Charles W. Chesnutt and the Fictions of RacePosted in Books, Literary/Artistic Criticism, Media Archive, Monographs on 2013-03-29 04:17Z by Steven |
Charles W. Chesnutt and the Fictions of Race
University of Georgia Press
2002-12-02
280 pages
6 x 9
Cloth ISBN: 978-0-8203-2435-7
Ebook ISBN: 978-0-8203-2724-2
Dean McWilliams (1939-2006), J. Richard Hamilton/Baker and Hostetler Professor of Humanities and professor of English
Ohio University
The first extended exploration of the construction of racial identity in Chesnutt’s writings
Charles Chesnutt (1858-1932) was the first African American writer of fiction to win the attention and approval of America’s literary establishment. Looking anew at Chesnutt’s public and private writings, his fiction and nonfiction, and his well-known and recently rediscovered works, Dean McWilliams explores Chesnutt’s distinctive contribution to American culture: how his stories and novels challenge our dominant cultural narratives—particularly their underlying assumptions about race.
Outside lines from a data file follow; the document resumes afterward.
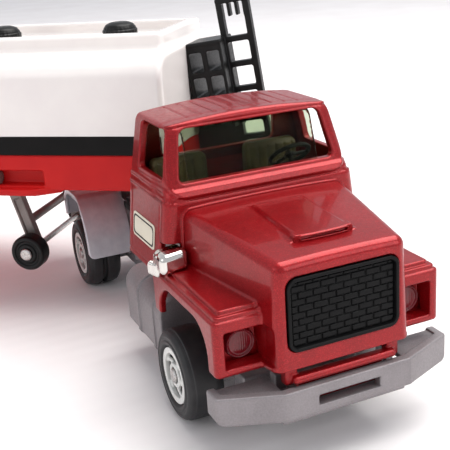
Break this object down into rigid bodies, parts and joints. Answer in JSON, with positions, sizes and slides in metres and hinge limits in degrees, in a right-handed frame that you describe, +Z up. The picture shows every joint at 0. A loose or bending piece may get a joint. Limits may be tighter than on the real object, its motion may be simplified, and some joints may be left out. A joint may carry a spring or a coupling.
{
  "type": "toy articulated tanker truck",
  "caption": "Toy articulated tanker: bonneted tractor unit with spinning wheels and a fifth wheel carrying a tank semi-trailer with folding landing wheels.",
  "frame": {"origin": "on the kingpin's axis, in the flat underside of the tractor's chassis, 7 mm above the ground", "axes": "+X to the front of the tractor, +Y to its left, +Z up; the trailer rests turned 50.5 degrees, its rear to the tractor's right"},
  "size_m": [0.2414, 0.1931, 0.0778],
  "materials": {
    "cab_red": "metallic red lacquer, gloss",
    "window_tint": "clear moulded plastic with a pale green tint",
    "seat_olive": "satin",
    "black_plastic": "satin",
    "plated": "bright vacuum plating",
    "label": "printed adhesive label",
    "cast_grey": "silver-grey paint over casting, satin",
    "steel": "bright wire",
    "guard_grey": "silver-grey paint, semi-gloss",
    "tyre_black": "smooth black vinyl",
    "wheel_disc": "white and silver with black recess",
    "tank_white": "gloss white",
    "tank_red": "gloss red",
    "band_black": "printed adhesive band",
    "pipe_grey": "satin"
  },
  "bodies": {
    "tractor": {"cab_body": "cab_red", "cab_glazing": "window_tint", "cab_interior": "seat_olive", "steering_wheel": "black_plastic", "grille": "black_plastic", "headlamps": "cab_red", "air_intakes": "plated", "door_labels": "label", "tractor_chassis": "cast_grey", "chassis_rivets": "steel", "rear_mudguards": "guard_grey", "fifth_wheel": "black_plastic", "front_axle": "steel", "rear_axle": "steel"},
    "trailer": {"tank_shell": "tank_white", "trailer_base": "tank_red", "side_bands": "band_black", "filler_caps": "black_plastic", "front_ladder": "black_plastic", "kingpin": "steel", "delivery_pipes": "pipe_grey", "bogie_frame": "cast_grey", "base_rivets": "steel", "trailer_front_axle": "steel", "trailer_rear_axle": "steel", "landing_pivot_pin": "steel"},
    "landing_gear": {"landing_legs": "pipe_grey", "landing_axle": "steel"},
    "front_right_wheel": {"front_tyre_right": "tyre_black", "front_hub_right": "wheel_disc"},
    "front_left_wheel": {"front_tyre_left": "tyre_black", "front_hub_left": "wheel_disc"},
    "rear_right_wheel": {"rear_tyre_right": "tyre_black", "rear_hub_right": "wheel_disc"},
    "rear_left_wheel": {"rear_tyre_left": "tyre_black", "rear_hub_left": "wheel_disc"},
    "trailer_front_right_wheel": {"trailer_tyre_front_right": "tyre_black", "trailer_hub_front_right": "wheel_disc"},
    "trailer_front_left_wheel": {"trailer_tyre_front_left": "tyre_black", "trailer_hub_front_left": "wheel_disc"},
    "trailer_rear_right_wheel": {"trailer_tyre_rear_right": "tyre_black", "trailer_hub_rear_right": "wheel_disc"},
    "trailer_rear_left_wheel": {"trailer_tyre_rear_left": "tyre_black", "trailer_hub_rear_left": "wheel_disc"},
    "landing_right_wheel": {"landing_wheel_right": "black_plastic"},
    "landing_left_wheel": {"landing_wheel_left": "black_plastic"}
  },
  "joints": [
    {"name": "trailer_yaw", "type": "hinge", "parent": "tractor", "child": "trailer", "pos_m": [0, 0, 0.02], "axis": [0, 0, 1], "range_deg": [-130.5, 34.5]},
    {"name": "landing_fold", "type": "hinge", "parent": "trailer", "child": "landing_gear", "pos_m": [-0.02303, -0.02793, 0.0244], "axis": [-0.7716, 0.6361, 0], "range_deg": [0, 70]},
    {"name": "front_right_wheel_spin", "type": "hinge", "parent": "tractor", "child": "front_right_wheel", "pos_m": [0.06915, -0.0202, 0.0025], "axis": [0, 1, 0], "continuous": true},
    {"name": "front_left_wheel_spin", "type": "hinge", "parent": "tractor", "child": "front_left_wheel", "pos_m": [0.06915, 0.0202, 0.0025], "axis": [0, 1, 0], "continuous": true},
    {"name": "rear_right_wheel_spin", "type": "hinge", "parent": "tractor", "child": "rear_right_wheel", "pos_m": [-0.01085, -0.01675, 0.0025], "axis": [0, 1, 0], "continuous": true},
    {"name": "rear_left_wheel_spin", "type": "hinge", "parent": "tractor", "child": "rear_left_wheel", "pos_m": [-0.01085, 0.01675, 0.0025], "axis": [0, 1, 0], "continuous": true},
    {"name": "trailer_front_right_wheel_spin", "type": "hinge", "parent": "trailer", "child": "trailer_front_right_wheel", "pos_m": [-0.08006, -0.12581, 0.0025], "axis": [-0.7716, 0.6361, 0], "continuous": true},
    {"name": "trailer_front_left_wheel_spin", "type": "hinge", "parent": "trailer", "child": "trailer_front_left_wheel", "pos_m": [-0.10822, -0.10259, 0.0025], "axis": [-0.7716, 0.6361, 0], "continuous": true},
    {"name": "trailer_rear_right_wheel_spin", "type": "hinge", "parent": "trailer", "child": "trailer_rear_right_wheel", "pos_m": [-0.09405, -0.14278, 0.0025], "axis": [-0.7716, 0.6361, 0], "continuous": true},
    {"name": "trailer_rear_left_wheel_spin", "type": "hinge", "parent": "trailer", "child": "trailer_rear_left_wheel", "pos_m": [-0.12222, -0.11957, 0.0025], "axis": [-0.7716, 0.6361, 0], "continuous": true},
    {"name": "landing_right_wheel_spin", "type": "hinge", "parent": "landing_gear", "child": "landing_right_wheel", "pos_m": [-0.00662, -0.03562, 0.0075], "axis": [-0.7716, 0.6361, 0], "continuous": true},
    {"name": "landing_left_wheel_spin", "type": "hinge", "parent": "landing_gear", "child": "landing_left_wheel", "pos_m": [-0.03371, -0.0133, 0.0075], "axis": [-0.7716, 0.6361, 0], "continuous": true}
  ]
}
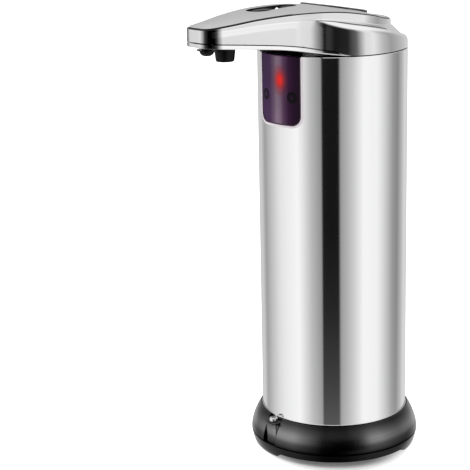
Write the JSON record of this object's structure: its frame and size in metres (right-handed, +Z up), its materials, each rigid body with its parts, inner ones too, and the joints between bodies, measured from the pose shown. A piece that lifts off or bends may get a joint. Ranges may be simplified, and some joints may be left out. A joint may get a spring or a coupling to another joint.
{
  "type": "automatic soap dispenser",
  "caption": "Touch-free liquid soap dispenser: round steel sleeve, chromed head with tapered spout, sensor window, buttons, fill cap, black base.",
  "frame": {"origin": "centre of the whole dispenser's bounding box, on the surface that the foot pads stand on", "axes": "+Z up along the sleeve's axis; the spout points along -Y; +X is to the left of someone facing the sensor window"},
  "size_m": [0.0754, 0.1128, 0.1999],
  "materials": {
    "black_plastic": "satin gloss",
    "black_rubber": "matte",
    "board_green": "solder mask",
    "brass": "machined",
    "cell_wrap": "plain dark wrap",
    "chrome": "bright plated plastic",
    "clear_silicone": "clear soft tube",
    "contact_metal": "nickel plated",
    "led_red": "clear red dome",
    "lens_white": "clear",
    "milky_plastic": "translucent natural plastic",
    "motor_can": "drawn can",
    "polished_steel": "polished, mirror-like",
    "satin_silver": "satin silver coating",
    "screw_steel": "plated",
    "white_acetal": "moulded, slightly glossy",
    "window_tint": "dark tinted, infrared-clear plastic"
  },
  "bodies": {
    "housing": {"amount_switch": "contact_metal", "base_ring": "black_plastic", "base_screw": "screw_steel", "battery_cell_1": "cell_wrap", "battery_cell_2": "cell_wrap", "battery_cell_3": "cell_wrap", "battery_cell_4": "cell_wrap", "battery_holder": "black_plastic", "button_board": "board_green", "button_panel": "black_plastic", "control_board": "board_green", "fill_neck": "milky_plastic", "head_screw_1": "screw_steel", "head_screw_2": "screw_steel", "head_shell": "chrome", "head_top_cover": "satin_silver", "head_underplate": "chrome", "indicator_led": "led_red", "ir_emitter": "black_plastic", "ir_receiver": "black_plastic", "latch_tab": "screw_steel", "motor": "motor_can", "nozzle": "black_rubber", "outer_sleeve": "polished_steel", "outlet_tube": "clear_silicone", "power_switch": "contact_metal", "pump_cover": "white_acetal", "pump_housing": "white_acetal", "sensor_board": "board_green", "sensor_window": "window_tint", "soap_tank": "milky_plastic", "status_lens": "lens_white", "suction_tube": "clear_silicone", "tank_gasket": "black_rubber", "tank_lid": "milky_plastic", "top_contact_1": "contact_metal", "top_contact_2": "contact_metal", "top_frame": "black_plastic", "valve_cup": "black_rubber", "wire_lead": "black_rubber"},
    "battery_door": {"base_cover": "black_plastic", "foot_pad_1": "black_rubber", "foot_pad_2": "black_rubber", "foot_pad_3": "black_rubber", "foot_pad_4": "black_rubber", "door_contact_1": "contact_metal", "door_contact_2": "contact_metal", "contact_spring_1": "contact_metal", "contact_spring_2": "contact_metal"},
    "cap": {"fill_cap": "satin_silver", "cap_seal": "black_rubber"},
    "power_button": {"power_button": "black_plastic"},
    "amount_button": {"amount_button": "black_plastic"},
    "pinion": {"motor_pinion": "brass"},
    "drive": {"reduction_wheel": "white_acetal", "pump_drive_gear": "white_acetal"},
    "idler": {"pump_idler_gear": "white_acetal"}
  },
  "joints": [
    {"name": "battery_door_slide", "type": "slide", "parent": "housing", "child": "battery_door", "axis": [0, 0, -1], "range_m": [0, 0.012]},
    {"name": "cap_pull", "type": "slide", "parent": "housing", "child": "cap", "axis": [0, 0.1819, 0.9833], "range_m": [0, 0.02]},
    {"name": "power_button_press", "type": "slide", "parent": "housing", "child": "power_button", "axis": [0, 0, -1], "range_m": [0, 0.0004], "stiffness_N_per_m": 800},
    {"name": "amount_button_press", "type": "slide", "parent": "housing", "child": "amount_button", "axis": [0, 0, -1], "range_m": [0, 0.0004], "stiffness_N_per_m": 800},
    {"name": "drive_spin", "type": "hinge", "parent": "housing", "child": "drive", "pos_m": [-0.001, -0.00999, 0.18883], "axis": [0, 1, 0], "continuous": true},
    {"name": "pinion_spin", "type": "hinge", "parent": "housing", "child": "pinion", "pos_m": [-0.00659, -0.00999, 0.18883], "axis": [0, 1, 0], "continuous": true},
    {"name": "idler_spin", "type": "hinge", "parent": "housing", "child": "idler", "pos_m": [0.00439, -0.01554, 0.18883], "axis": [0, 1, 0], "continuous": true}
  ],
  "couplings": [
    {"joint": "pinion_spin", "follows": "drive_spin", "ratio": -2.5},
    {"joint": "idler_spin", "follows": "drive_spin", "ratio": -1}
  ]
}
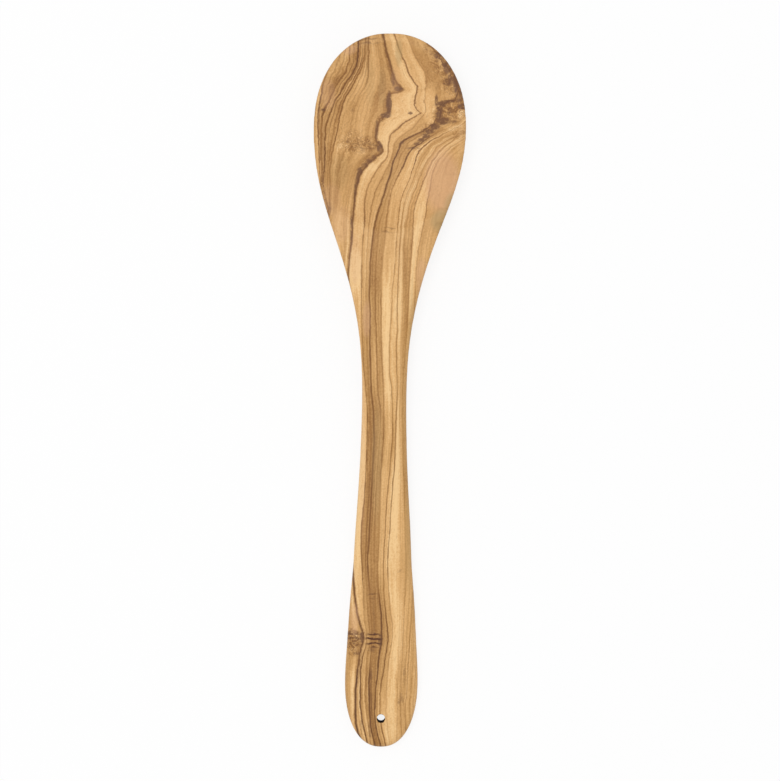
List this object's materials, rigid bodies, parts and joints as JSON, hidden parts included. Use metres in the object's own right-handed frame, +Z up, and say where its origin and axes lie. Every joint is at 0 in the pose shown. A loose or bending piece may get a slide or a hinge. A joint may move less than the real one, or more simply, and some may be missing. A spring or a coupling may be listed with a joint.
{
  "type": "wooden spoon",
  "caption": "Long cooking spoon carved from one piece of olive wood, with a shallow oval bowl and a flared flat handle drilled for hanging.",
  "frame": {"origin": "centre of the spoon's bounding box, on the surface that it lies on", "axes": "+Y along the spoon towards the tip of the bowl, +Z up out of the hollow of the bowl, +X to the right as seen with the bowl at the top"},
  "size_m": [0.064, 0.3, 0.013],
  "materials": {
    "olive_wood": "sanded smooth and oiled, satin"
  },
  "bodies": {
    "root": {"spoon": "olive_wood"}
  },
  "joints": []
}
The published canon of Chesnutt’s work has doubled in the last decade: three novels completed but unpublished in Chesnutt’s life have appeared, as have scholarly editions of Chesnutt’s journals, his letters, and his essays. This book is the first to offer chapter-length analyses of each of Chesnutt’s six novels. It also devotes three chapters to his short fiction. Previous critics have read Chesnutt’s nonfiction as biographical background for his fiction. McWilliams is the first to analyze these nonfiction texts as complex verbal artifacts embodying many of the same tensions and ambiguities found in Chesnutt’s stories and novels. The book includes separate chapters on Chesnutt’s journal and on his important essay “The Future American.” Moreover, Charles W. Chesnutt and the Fictions of Race approaches Chesnutt’s writings from the perspective of recent literary theory. To a greater extent than any previous study of Chesnutt, it explores the way his texts interrogate and deconstruct the language and the intellectual constructs we use to organize reality.
The full effect of this new study is to show us how much more of a twentieth-century writer Chesnutt is than has been previously acknowledged. This accomplishment can only hasten his reemergence as one of our most important observers of race in American culture.
Contents
- Preface
- 1. Chesnutt’s Language / Language’s Chesnutt
- 2. Chesnutt in His Journals: “Nigger” under Erasure
- 3. The Future American” and “Chas. Chesnutt”
- 4. Black Vernacular in Chesnutt’s Short Fiction: “A New School of literature”
- 5. The Julius and John Stories: “Hie Luscious Scuppernong”
- 6. Race in Chesnutt’s Short Fiction: The “Lino” and the “Web”
- 7. Mandy Oxendine: “Is You a Rale Black Man?”
- 8. The House behind the Cedars: “Creatures of Our Creation”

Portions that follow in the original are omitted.